DIRECTIONS: For this exercise, return only the lines from the line containing "liner_body = build_liner_body()" through the line containing "# to the meshes in metres.", both ends included, exactly as they are.
------------------------------------------------------------
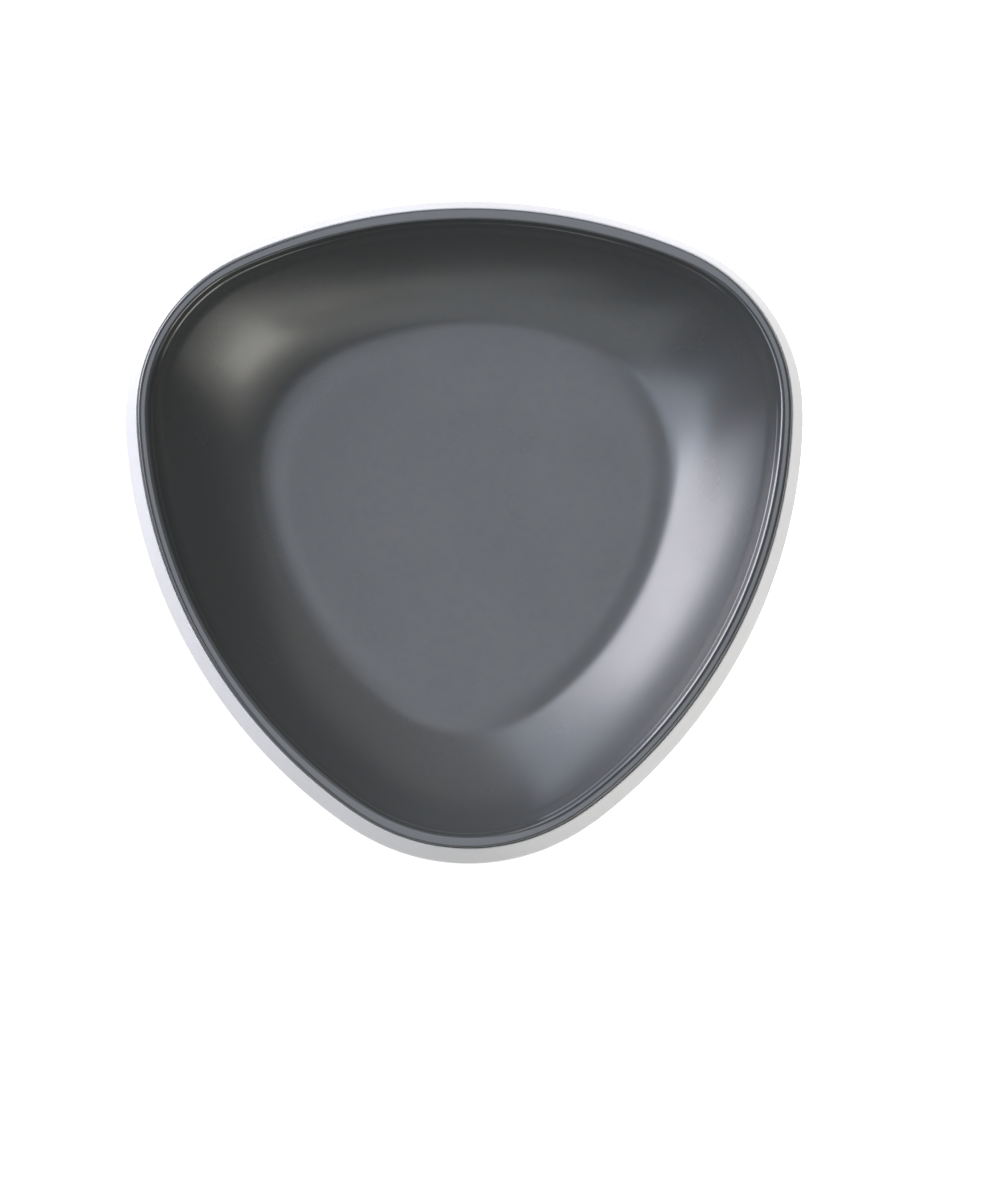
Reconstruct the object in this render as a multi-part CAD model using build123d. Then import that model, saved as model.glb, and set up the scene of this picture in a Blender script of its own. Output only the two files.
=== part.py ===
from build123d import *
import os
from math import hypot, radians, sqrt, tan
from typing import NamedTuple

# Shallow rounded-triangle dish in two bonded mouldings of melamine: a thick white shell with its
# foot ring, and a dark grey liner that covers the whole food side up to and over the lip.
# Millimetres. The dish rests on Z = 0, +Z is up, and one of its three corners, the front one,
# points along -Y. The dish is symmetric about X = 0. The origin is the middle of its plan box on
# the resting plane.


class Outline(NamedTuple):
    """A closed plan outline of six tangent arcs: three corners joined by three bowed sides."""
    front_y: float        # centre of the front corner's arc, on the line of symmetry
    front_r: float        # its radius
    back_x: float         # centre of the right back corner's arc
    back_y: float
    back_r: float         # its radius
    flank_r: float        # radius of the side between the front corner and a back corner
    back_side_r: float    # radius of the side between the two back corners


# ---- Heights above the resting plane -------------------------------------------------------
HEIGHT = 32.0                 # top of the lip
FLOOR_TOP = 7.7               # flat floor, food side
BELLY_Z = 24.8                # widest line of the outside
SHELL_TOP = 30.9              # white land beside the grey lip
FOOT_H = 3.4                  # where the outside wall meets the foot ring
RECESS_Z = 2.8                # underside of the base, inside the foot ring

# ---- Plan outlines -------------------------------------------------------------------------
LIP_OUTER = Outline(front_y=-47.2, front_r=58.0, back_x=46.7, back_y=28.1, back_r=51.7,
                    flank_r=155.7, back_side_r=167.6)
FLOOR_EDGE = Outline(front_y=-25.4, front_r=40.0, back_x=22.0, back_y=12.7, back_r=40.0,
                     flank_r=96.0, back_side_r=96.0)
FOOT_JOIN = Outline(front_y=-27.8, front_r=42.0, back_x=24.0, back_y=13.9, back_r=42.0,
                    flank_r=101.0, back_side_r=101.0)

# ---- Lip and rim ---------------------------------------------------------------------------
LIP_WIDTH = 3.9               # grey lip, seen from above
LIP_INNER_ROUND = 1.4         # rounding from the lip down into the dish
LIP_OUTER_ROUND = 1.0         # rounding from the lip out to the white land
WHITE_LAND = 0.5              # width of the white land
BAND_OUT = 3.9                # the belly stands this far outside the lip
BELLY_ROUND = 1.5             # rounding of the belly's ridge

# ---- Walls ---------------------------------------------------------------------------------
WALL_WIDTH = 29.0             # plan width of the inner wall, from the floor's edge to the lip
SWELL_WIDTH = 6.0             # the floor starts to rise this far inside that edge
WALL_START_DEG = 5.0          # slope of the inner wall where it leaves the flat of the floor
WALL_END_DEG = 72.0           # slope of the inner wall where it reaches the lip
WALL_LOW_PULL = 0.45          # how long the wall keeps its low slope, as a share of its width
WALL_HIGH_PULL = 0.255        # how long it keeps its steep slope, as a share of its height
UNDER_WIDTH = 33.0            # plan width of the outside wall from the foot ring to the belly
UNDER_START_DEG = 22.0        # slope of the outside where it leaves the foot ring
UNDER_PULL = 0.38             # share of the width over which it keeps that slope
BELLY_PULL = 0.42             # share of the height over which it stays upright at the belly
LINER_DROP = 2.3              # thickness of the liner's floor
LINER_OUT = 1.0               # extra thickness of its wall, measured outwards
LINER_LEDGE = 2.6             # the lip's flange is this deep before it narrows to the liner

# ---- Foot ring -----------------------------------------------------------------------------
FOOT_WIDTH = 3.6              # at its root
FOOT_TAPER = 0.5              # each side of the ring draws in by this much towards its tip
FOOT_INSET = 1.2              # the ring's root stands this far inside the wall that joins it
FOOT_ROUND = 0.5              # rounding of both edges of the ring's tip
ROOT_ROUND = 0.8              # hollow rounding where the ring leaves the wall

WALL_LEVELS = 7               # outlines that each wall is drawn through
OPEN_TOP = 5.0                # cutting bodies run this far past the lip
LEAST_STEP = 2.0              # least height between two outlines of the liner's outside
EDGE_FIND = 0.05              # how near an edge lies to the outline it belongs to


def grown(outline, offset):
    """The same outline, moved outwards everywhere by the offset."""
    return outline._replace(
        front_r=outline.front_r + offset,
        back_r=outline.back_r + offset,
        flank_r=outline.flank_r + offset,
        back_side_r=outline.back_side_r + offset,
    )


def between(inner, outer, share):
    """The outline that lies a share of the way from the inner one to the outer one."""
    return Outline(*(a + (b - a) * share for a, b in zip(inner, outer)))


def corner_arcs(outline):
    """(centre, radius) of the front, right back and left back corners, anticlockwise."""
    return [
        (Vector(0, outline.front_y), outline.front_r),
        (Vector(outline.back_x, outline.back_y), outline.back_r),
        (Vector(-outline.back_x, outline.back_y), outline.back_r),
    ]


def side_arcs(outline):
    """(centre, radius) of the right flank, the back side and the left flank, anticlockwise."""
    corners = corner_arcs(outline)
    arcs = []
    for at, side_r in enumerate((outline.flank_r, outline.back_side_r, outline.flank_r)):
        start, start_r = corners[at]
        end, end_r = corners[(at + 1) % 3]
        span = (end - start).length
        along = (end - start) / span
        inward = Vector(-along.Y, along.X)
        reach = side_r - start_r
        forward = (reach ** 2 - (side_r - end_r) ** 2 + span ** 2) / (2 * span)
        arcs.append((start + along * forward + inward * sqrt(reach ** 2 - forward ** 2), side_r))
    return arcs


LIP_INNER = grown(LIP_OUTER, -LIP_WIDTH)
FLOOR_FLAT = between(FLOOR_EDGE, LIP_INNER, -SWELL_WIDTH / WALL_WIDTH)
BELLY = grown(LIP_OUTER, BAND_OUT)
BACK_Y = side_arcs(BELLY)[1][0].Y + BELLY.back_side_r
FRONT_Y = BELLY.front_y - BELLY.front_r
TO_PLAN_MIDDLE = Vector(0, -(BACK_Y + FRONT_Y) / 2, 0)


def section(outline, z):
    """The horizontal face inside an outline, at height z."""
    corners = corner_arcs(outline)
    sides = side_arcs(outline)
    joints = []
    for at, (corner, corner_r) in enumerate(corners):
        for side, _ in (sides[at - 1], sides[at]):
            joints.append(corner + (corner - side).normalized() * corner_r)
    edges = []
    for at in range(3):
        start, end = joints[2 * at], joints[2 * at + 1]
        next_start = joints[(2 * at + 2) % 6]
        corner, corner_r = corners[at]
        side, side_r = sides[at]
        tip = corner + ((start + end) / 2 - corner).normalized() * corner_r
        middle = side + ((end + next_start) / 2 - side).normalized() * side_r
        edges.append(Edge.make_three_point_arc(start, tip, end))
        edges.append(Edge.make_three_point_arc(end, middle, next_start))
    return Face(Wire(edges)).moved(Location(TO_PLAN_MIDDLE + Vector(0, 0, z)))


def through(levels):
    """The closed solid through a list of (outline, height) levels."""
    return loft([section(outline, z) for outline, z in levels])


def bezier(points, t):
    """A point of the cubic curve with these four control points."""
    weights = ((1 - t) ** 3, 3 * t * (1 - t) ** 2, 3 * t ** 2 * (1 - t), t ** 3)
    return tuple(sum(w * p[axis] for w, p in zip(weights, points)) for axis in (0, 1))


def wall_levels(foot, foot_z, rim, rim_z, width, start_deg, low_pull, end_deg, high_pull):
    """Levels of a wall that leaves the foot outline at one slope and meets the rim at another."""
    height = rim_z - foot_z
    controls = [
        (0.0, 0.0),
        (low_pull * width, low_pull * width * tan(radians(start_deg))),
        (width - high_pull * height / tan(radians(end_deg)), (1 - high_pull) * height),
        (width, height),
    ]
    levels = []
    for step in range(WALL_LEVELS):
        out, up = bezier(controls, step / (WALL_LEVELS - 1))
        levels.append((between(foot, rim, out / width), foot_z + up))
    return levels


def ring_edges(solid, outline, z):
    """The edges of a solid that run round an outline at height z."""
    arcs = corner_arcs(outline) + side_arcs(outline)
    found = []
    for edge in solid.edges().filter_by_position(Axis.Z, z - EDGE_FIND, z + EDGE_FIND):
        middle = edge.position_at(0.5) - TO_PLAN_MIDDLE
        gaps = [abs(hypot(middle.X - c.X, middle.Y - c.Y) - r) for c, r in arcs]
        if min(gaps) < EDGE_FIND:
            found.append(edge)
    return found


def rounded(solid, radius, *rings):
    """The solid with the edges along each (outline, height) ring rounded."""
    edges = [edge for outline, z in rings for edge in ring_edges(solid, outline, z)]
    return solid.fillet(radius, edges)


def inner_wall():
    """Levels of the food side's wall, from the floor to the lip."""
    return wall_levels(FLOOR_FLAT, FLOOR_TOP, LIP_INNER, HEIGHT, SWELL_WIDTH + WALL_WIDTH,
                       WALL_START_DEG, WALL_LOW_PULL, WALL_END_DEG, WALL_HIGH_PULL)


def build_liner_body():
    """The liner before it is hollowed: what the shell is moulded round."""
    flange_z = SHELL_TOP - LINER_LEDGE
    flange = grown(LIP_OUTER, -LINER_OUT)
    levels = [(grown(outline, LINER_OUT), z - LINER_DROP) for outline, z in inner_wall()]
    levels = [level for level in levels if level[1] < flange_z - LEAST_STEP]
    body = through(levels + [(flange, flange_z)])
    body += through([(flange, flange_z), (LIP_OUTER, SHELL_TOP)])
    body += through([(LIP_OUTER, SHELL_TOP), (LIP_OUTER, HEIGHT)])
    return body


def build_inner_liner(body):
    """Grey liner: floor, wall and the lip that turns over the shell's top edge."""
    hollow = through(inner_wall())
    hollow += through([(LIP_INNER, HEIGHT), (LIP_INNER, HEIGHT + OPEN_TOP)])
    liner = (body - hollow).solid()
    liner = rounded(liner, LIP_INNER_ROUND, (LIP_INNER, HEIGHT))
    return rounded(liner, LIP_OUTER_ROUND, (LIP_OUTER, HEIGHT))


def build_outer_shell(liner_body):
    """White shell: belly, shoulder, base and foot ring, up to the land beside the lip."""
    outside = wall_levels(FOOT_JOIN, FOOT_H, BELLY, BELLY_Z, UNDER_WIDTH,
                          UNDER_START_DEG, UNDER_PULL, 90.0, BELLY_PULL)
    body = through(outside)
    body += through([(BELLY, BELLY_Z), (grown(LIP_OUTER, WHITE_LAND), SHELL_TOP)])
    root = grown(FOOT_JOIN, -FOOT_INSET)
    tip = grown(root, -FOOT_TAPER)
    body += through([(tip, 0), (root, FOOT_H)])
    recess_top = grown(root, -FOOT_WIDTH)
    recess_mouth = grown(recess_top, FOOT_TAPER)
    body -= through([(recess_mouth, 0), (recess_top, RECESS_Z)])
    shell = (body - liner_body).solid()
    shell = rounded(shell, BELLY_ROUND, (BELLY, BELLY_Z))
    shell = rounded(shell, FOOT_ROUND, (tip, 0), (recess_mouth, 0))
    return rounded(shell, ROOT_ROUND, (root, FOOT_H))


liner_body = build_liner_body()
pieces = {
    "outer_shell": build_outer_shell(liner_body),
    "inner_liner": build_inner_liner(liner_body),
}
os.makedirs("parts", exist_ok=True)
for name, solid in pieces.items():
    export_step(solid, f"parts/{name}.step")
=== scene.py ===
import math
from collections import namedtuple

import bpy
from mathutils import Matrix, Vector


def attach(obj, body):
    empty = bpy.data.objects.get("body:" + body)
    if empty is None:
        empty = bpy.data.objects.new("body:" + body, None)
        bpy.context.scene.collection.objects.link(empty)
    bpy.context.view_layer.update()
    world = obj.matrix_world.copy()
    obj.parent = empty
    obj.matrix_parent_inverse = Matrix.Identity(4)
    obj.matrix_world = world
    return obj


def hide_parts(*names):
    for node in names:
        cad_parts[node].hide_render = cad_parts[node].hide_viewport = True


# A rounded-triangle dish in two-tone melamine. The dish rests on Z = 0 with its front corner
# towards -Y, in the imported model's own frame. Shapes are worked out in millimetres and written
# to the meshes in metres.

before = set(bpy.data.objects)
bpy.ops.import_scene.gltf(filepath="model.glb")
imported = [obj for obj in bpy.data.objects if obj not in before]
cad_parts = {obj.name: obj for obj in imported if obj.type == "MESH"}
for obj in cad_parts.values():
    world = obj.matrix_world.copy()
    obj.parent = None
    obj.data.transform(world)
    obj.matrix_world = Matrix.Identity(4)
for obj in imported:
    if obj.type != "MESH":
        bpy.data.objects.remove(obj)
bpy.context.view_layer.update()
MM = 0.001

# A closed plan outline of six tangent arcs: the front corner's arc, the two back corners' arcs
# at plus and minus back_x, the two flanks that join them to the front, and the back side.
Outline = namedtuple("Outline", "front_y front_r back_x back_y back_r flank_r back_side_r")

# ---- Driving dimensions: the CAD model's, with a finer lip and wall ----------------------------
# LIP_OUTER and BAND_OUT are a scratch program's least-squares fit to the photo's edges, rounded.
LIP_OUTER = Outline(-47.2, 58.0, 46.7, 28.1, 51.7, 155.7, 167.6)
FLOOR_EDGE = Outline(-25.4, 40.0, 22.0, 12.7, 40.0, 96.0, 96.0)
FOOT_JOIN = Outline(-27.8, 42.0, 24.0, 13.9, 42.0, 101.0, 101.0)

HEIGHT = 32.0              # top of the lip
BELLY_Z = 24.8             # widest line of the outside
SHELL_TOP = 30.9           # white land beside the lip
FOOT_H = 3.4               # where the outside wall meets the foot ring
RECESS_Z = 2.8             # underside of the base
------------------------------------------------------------
COMPLETED EXERCISE:
liner_body = build_liner_body()
pieces = {
    "outer_shell": build_outer_shell(liner_body),
    "inner_liner": build_inner_liner(liner_body),
}
os.makedirs("parts", exist_ok=True)
for name, solid in pieces.items():
    export_step(solid, f"parts/{name}.step")
=== scene.py ===
import math
from collections import namedtuple

import bpy
from mathutils import Matrix, Vector


def attach(obj, body):
    empty = bpy.data.objects.get("body:" + body)
    if empty is None:
        empty = bpy.data.objects.new("body:" + body, None)
        bpy.context.scene.collection.objects.link(empty)
    bpy.context.view_layer.update()
    world = obj.matrix_world.copy()
    obj.parent = empty
    obj.matrix_parent_inverse = Matrix.Identity(4)
    obj.matrix_world = world
    return obj


def hide_parts(*names):
    for node in names:
        cad_parts[node].hide_render = cad_parts[node].hide_viewport = True


# A rounded-triangle dish in two-tone melamine. The dish rests on Z = 0 with its front corner
# towards -Y, in the imported model's own frame. Shapes are worked out in millimetres and written
# to the meshes in metres.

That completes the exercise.